# Start of Provided material

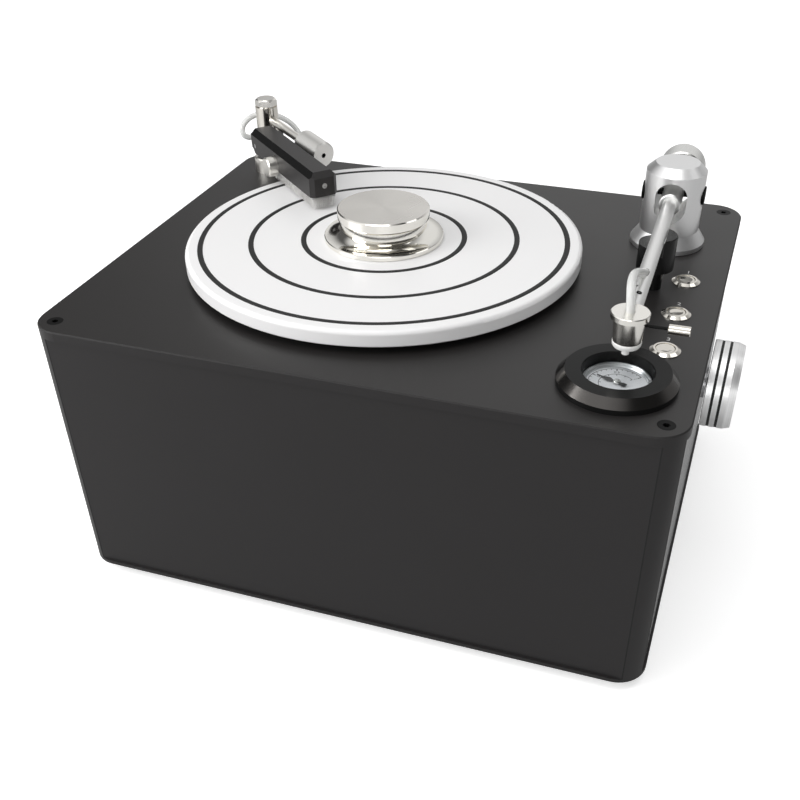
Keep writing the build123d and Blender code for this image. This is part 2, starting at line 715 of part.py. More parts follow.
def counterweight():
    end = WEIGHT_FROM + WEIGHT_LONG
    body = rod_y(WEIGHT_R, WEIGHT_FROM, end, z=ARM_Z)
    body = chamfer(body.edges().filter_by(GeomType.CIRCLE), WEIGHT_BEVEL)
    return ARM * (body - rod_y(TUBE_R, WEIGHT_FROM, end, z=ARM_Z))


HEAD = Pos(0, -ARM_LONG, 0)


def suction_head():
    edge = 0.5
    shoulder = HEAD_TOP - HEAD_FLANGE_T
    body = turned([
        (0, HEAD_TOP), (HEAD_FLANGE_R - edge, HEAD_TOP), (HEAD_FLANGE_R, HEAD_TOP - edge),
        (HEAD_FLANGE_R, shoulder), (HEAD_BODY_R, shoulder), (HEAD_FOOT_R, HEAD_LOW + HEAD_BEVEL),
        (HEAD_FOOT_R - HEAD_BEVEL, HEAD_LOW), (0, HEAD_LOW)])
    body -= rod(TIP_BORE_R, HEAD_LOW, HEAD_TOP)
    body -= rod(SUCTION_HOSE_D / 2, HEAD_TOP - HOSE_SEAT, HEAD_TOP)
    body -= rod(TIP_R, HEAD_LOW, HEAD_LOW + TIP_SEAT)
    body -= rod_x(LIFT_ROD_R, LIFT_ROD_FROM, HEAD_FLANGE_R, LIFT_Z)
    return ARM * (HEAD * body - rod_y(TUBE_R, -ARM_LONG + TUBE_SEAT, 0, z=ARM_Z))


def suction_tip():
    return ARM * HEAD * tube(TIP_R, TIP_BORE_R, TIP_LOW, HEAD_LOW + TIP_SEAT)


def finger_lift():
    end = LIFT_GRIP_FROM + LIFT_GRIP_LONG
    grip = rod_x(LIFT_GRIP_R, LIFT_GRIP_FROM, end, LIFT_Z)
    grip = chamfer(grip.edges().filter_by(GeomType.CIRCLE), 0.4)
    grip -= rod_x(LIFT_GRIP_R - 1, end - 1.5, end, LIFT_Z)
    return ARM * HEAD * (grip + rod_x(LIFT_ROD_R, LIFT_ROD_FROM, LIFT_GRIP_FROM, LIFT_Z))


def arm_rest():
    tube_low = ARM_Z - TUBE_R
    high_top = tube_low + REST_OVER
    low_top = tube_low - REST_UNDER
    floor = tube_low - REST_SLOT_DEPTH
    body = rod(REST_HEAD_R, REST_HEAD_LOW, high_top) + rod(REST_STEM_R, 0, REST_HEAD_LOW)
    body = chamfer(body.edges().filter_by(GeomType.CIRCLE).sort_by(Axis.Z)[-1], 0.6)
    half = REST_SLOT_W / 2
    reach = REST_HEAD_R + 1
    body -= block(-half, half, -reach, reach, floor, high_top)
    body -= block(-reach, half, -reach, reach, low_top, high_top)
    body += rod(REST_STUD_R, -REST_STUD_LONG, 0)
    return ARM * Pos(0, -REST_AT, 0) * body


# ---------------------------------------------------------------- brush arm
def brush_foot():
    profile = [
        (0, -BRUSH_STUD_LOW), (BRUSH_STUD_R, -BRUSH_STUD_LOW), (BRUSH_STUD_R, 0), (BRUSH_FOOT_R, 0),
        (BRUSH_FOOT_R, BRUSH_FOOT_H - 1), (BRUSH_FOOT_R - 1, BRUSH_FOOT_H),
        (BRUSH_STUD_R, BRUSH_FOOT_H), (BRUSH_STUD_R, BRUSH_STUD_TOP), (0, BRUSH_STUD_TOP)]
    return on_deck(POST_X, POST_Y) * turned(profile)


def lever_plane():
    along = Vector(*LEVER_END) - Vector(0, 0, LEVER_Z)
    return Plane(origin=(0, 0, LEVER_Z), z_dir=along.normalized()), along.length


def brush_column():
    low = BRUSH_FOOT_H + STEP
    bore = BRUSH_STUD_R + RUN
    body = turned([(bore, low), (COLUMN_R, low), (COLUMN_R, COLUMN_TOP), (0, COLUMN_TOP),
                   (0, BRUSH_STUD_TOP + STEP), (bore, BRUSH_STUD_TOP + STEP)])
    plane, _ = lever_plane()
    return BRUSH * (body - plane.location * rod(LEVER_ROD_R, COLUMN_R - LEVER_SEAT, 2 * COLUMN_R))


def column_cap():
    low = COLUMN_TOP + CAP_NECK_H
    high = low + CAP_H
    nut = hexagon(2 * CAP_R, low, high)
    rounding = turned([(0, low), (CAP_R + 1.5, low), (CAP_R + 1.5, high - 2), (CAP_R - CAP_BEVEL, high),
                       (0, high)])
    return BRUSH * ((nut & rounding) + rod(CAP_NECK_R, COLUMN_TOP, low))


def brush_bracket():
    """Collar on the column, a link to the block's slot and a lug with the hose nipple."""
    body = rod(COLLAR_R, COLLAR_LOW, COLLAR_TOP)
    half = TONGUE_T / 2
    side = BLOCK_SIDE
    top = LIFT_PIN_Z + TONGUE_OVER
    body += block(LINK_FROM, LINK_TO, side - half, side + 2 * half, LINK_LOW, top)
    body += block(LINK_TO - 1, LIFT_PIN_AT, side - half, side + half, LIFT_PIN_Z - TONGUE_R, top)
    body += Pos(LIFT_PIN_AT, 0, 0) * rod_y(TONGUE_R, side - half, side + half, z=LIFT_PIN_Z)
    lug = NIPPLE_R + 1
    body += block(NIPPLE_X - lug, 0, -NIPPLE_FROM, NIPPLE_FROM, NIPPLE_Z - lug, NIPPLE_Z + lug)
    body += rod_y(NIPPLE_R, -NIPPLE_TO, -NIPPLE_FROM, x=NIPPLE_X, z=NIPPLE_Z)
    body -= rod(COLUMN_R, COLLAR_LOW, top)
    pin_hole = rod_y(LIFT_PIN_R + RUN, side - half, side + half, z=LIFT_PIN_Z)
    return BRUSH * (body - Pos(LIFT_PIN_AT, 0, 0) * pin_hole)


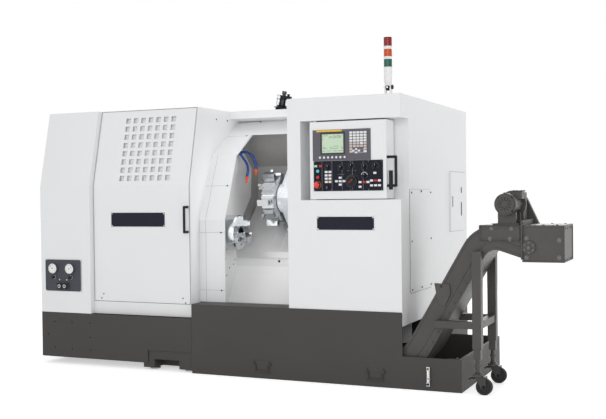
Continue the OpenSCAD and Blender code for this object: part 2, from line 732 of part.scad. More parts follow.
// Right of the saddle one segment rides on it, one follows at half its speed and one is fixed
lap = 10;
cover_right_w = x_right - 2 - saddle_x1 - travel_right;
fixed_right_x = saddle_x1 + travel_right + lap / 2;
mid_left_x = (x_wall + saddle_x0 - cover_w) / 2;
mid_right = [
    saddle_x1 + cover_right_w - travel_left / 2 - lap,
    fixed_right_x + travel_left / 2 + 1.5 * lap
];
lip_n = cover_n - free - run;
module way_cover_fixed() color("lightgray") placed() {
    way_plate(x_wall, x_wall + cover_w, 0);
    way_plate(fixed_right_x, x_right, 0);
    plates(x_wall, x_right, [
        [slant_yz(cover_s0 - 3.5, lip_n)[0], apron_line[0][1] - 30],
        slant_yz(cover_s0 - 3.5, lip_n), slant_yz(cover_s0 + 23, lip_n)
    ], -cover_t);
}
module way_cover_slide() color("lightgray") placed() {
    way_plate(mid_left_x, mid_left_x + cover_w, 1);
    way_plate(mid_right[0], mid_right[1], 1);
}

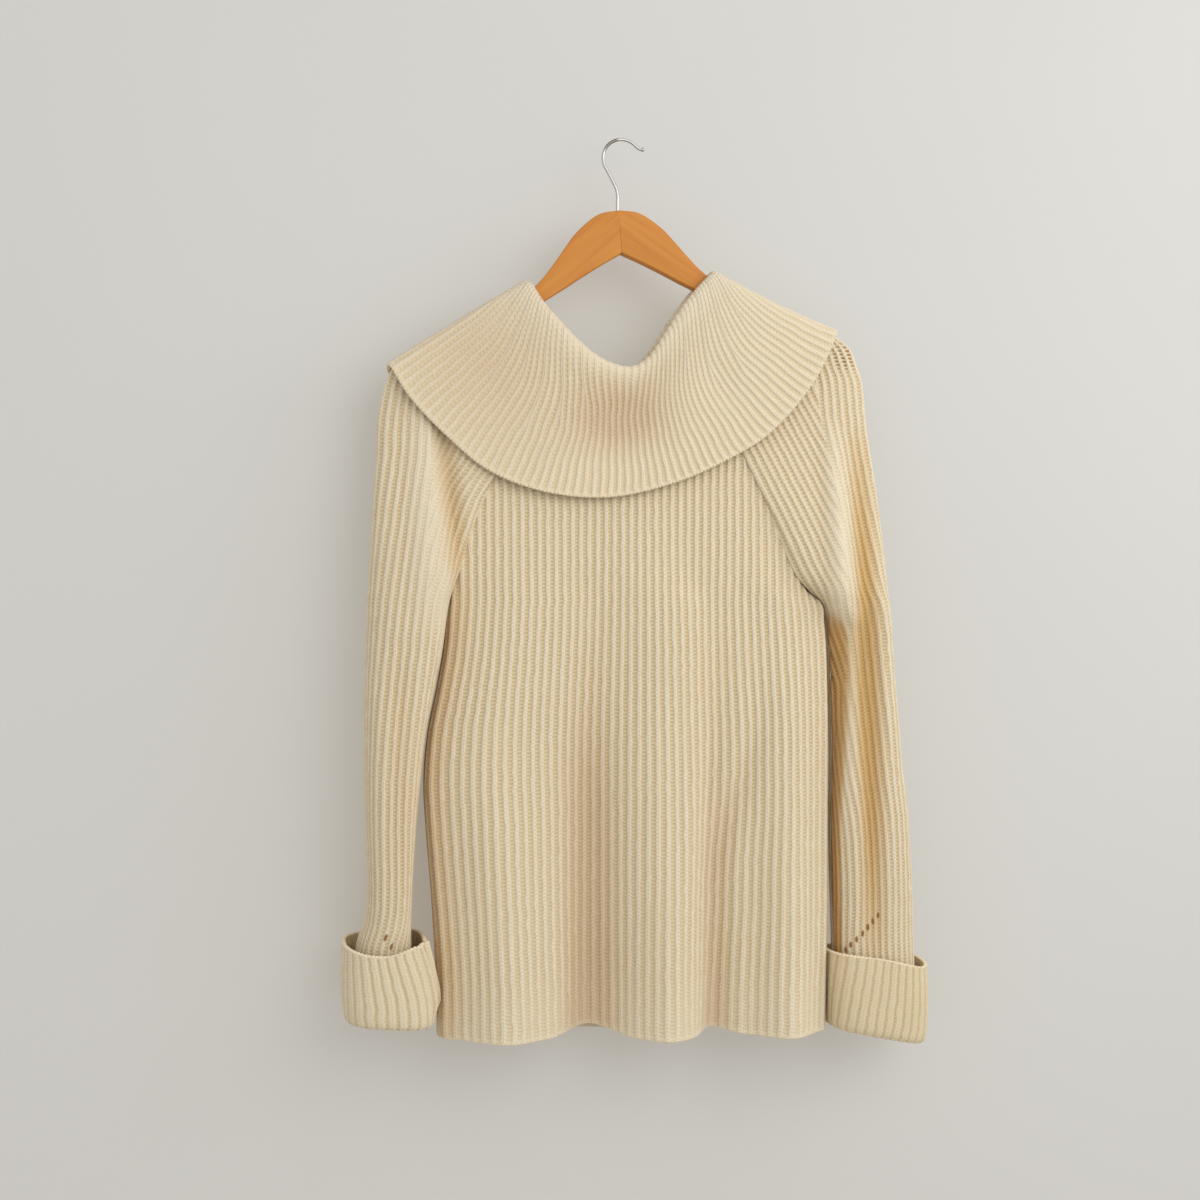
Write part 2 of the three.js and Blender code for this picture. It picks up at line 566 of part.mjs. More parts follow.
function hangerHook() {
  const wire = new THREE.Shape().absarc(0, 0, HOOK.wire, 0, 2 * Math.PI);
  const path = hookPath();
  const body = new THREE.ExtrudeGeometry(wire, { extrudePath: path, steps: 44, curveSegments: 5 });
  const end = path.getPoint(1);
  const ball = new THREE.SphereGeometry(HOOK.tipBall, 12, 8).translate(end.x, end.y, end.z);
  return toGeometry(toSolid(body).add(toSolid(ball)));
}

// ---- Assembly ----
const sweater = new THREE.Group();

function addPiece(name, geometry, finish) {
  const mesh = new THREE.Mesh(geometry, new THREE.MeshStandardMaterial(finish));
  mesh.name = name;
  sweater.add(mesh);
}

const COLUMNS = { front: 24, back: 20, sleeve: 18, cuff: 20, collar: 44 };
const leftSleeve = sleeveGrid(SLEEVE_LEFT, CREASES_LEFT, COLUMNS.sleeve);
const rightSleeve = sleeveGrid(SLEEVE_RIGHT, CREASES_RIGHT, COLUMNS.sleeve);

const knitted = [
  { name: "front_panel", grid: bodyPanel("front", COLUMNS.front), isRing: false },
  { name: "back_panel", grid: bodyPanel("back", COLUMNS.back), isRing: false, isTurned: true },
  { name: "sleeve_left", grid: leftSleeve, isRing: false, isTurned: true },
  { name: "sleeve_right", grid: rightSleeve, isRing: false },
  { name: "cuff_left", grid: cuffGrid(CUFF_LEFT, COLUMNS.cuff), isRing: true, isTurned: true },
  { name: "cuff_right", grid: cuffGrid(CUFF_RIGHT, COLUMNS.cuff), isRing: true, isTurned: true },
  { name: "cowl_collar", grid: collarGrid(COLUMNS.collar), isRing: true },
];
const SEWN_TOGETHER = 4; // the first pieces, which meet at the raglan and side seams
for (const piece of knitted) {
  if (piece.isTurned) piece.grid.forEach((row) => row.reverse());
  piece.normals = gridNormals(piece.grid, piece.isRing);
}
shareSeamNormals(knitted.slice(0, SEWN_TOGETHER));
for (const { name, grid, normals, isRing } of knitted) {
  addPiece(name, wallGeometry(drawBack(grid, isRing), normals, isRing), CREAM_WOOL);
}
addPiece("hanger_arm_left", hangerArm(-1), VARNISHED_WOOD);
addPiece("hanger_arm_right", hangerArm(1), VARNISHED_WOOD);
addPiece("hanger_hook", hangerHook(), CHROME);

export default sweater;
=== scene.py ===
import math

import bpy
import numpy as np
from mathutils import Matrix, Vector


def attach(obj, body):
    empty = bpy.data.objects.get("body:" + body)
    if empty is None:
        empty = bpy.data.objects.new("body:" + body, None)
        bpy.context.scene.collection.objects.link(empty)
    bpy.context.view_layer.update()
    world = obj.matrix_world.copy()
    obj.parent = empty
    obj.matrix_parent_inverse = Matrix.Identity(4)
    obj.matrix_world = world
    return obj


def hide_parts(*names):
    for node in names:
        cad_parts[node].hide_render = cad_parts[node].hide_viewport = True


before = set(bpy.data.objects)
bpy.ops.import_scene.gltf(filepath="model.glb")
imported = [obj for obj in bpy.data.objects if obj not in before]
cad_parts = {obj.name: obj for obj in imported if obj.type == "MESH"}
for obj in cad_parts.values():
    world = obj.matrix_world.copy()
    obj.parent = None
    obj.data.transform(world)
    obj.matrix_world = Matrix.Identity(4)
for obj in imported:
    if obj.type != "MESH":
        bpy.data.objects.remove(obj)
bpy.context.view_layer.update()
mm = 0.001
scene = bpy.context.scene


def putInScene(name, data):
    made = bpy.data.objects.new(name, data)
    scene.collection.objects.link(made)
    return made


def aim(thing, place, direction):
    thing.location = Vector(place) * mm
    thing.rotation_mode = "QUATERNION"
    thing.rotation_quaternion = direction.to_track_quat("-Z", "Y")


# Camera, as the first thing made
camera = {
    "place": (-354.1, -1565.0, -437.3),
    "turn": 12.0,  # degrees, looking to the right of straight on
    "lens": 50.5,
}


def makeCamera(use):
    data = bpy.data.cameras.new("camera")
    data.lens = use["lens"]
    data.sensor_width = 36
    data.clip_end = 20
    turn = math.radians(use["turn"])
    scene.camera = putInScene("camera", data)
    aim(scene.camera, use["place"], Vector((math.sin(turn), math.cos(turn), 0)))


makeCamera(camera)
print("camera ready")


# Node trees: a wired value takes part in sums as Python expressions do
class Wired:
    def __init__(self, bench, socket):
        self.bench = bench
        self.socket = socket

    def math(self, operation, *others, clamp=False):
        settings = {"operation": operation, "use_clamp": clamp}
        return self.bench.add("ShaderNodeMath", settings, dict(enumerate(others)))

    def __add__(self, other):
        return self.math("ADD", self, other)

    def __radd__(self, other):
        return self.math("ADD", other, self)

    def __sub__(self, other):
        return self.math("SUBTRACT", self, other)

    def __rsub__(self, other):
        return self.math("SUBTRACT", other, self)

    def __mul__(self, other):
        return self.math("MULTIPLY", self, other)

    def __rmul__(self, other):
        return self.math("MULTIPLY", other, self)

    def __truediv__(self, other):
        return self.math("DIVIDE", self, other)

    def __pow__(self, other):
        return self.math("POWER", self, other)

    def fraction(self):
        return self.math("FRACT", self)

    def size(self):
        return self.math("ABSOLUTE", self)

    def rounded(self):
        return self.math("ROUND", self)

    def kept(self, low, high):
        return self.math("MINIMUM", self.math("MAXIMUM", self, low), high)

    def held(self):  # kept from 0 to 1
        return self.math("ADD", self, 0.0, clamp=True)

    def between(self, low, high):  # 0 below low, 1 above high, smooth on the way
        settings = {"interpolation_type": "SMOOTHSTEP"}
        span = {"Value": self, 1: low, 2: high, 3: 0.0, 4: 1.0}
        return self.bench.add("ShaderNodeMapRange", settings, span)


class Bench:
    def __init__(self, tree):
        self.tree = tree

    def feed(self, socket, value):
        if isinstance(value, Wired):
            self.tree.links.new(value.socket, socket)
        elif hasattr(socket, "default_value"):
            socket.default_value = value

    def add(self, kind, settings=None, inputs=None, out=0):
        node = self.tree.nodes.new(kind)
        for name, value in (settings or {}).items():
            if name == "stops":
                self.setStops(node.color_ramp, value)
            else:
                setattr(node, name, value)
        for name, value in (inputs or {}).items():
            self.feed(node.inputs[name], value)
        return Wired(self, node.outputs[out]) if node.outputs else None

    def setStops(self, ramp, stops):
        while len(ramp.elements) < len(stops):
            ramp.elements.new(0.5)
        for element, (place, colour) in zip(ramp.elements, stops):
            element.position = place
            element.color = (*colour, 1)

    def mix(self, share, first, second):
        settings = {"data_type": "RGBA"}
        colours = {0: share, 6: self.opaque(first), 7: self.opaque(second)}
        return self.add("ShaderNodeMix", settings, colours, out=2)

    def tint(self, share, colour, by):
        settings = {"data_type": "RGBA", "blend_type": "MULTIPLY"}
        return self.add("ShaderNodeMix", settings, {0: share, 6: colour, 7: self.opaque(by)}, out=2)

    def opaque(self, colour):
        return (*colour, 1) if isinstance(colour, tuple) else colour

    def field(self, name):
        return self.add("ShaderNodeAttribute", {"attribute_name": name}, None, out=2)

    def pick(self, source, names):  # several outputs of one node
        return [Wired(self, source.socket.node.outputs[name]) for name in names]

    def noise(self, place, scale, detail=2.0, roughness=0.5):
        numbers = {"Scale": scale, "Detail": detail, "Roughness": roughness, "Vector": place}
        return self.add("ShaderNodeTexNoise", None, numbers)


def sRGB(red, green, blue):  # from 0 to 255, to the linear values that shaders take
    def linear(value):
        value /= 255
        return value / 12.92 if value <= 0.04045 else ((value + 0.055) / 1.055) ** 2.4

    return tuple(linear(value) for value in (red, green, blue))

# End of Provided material

What you need to do
Output, from the data above, the lines from the line with "shareSeamNormals(knitted.slice(0, SEWN_TOGETHER));" to the line with "obj.parent = None" exactly as they stand, both ends included and nothing else.

Response
shareSeamNormals(knitted.slice(0, SEWN_TOGETHER));
for (const { name, grid, normals, isRing } of knitted) {
  addPiece(name, wallGeometry(drawBack(grid, isRing), normals, isRing), CREAM_WOOL);
}
addPiece("hanger_arm_left", hangerArm(-1), VARNISHED_WOOD);
addPiece("hanger_arm_right", hangerArm(1), VARNISHED_WOOD);
addPiece("hanger_hook", hangerHook(), CHROME);

export default sweater;
=== scene.py ===
import math

import bpy
import numpy as np
from mathutils import Matrix, Vector


def attach(obj, body):
    empty = bpy.data.objects.get("body:" + body)
    if empty is None:
        empty = bpy.data.objects.new("body:" + body, None)
        bpy.context.scene.collection.objects.link(empty)
    bpy.context.view_layer.update()
    world = obj.matrix_world.copy()
    obj.parent = empty
    obj.matrix_parent_inverse = Matrix.Identity(4)
    obj.matrix_world = world
    return obj


def hide_parts(*names):
    for node in names:
        cad_parts[node].hide_render = cad_parts[node].hide_viewport = True


before = set(bpy.data.objects)
bpy.ops.import_scene.gltf(filepath="model.glb")
imported = [obj for obj in bpy.data.objects if obj not in before]
cad_parts = {obj.name: obj for obj in imported if obj.type == "MESH"}
for obj in cad_parts.values():
    world = obj.matrix_world.copy()
    obj.parent = None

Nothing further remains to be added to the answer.